For each line that holds "joints", copy the line out.

[Records that describe objects]
• • • • •
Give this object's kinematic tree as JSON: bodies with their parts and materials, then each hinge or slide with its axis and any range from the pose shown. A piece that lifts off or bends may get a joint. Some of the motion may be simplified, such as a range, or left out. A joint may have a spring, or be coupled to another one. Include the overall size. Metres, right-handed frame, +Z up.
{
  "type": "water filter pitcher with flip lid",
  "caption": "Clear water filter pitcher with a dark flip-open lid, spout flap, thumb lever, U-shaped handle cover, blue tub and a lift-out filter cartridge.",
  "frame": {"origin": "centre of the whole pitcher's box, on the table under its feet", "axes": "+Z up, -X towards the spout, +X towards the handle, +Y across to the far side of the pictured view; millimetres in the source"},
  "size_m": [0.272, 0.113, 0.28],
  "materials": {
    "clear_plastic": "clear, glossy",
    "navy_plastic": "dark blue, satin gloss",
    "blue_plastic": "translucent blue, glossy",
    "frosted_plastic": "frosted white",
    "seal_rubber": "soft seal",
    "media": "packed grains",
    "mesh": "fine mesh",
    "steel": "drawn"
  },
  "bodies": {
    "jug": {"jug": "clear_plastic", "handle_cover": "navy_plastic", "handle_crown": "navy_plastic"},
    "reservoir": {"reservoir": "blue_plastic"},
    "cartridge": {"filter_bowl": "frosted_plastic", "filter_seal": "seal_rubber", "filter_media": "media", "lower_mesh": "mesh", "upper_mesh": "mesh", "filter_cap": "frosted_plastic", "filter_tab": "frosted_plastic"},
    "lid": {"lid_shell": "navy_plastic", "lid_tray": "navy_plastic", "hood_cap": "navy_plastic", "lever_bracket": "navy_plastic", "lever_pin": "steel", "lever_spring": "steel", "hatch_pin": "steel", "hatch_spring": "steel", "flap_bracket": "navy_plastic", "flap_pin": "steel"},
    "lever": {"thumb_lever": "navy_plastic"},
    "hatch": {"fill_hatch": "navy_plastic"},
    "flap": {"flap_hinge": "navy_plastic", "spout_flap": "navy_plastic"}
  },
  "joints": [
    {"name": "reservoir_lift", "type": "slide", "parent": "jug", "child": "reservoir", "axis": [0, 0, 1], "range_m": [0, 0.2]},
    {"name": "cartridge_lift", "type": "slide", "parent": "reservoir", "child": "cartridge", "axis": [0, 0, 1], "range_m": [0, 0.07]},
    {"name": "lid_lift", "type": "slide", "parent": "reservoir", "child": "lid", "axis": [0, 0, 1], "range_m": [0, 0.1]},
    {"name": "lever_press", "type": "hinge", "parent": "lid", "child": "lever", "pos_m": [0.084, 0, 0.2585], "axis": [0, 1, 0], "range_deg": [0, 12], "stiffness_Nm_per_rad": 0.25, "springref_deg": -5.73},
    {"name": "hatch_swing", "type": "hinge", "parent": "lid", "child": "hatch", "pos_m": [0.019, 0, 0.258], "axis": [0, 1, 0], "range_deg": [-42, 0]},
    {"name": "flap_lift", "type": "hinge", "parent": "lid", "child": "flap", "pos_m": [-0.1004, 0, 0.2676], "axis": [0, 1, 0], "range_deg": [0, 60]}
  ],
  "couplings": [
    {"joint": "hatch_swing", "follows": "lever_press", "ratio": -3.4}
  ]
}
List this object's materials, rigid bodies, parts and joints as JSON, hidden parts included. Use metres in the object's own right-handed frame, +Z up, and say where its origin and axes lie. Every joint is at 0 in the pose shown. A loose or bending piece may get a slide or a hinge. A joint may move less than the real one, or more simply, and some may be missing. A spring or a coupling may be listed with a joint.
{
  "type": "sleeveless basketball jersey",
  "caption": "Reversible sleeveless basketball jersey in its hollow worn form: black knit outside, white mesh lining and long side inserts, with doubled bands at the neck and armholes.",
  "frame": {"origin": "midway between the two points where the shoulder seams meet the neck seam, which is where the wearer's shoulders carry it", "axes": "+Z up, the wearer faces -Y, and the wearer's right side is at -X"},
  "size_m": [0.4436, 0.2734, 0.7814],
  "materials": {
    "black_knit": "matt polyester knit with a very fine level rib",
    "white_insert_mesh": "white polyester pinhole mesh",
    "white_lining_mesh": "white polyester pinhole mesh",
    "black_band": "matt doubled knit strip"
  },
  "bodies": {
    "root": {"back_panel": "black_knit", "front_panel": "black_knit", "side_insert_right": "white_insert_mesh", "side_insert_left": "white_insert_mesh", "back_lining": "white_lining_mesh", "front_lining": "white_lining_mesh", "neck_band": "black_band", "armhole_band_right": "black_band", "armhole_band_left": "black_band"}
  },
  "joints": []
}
• • • • •
# Answer for the task
  "joints": [
List this object's materials, rigid bodies, parts and joints as JSON, hidden parts included. Use metres in the object's own right-handed frame, +Z up, and say where its origin and axes lie. Every joint is at 0 in the pose shown. A loose or bending piece may get a slide or a hinge. A joint may move less than the real one, or more simply, and some may be missing. A spring or a coupling may be listed with a joint.
  "joints": []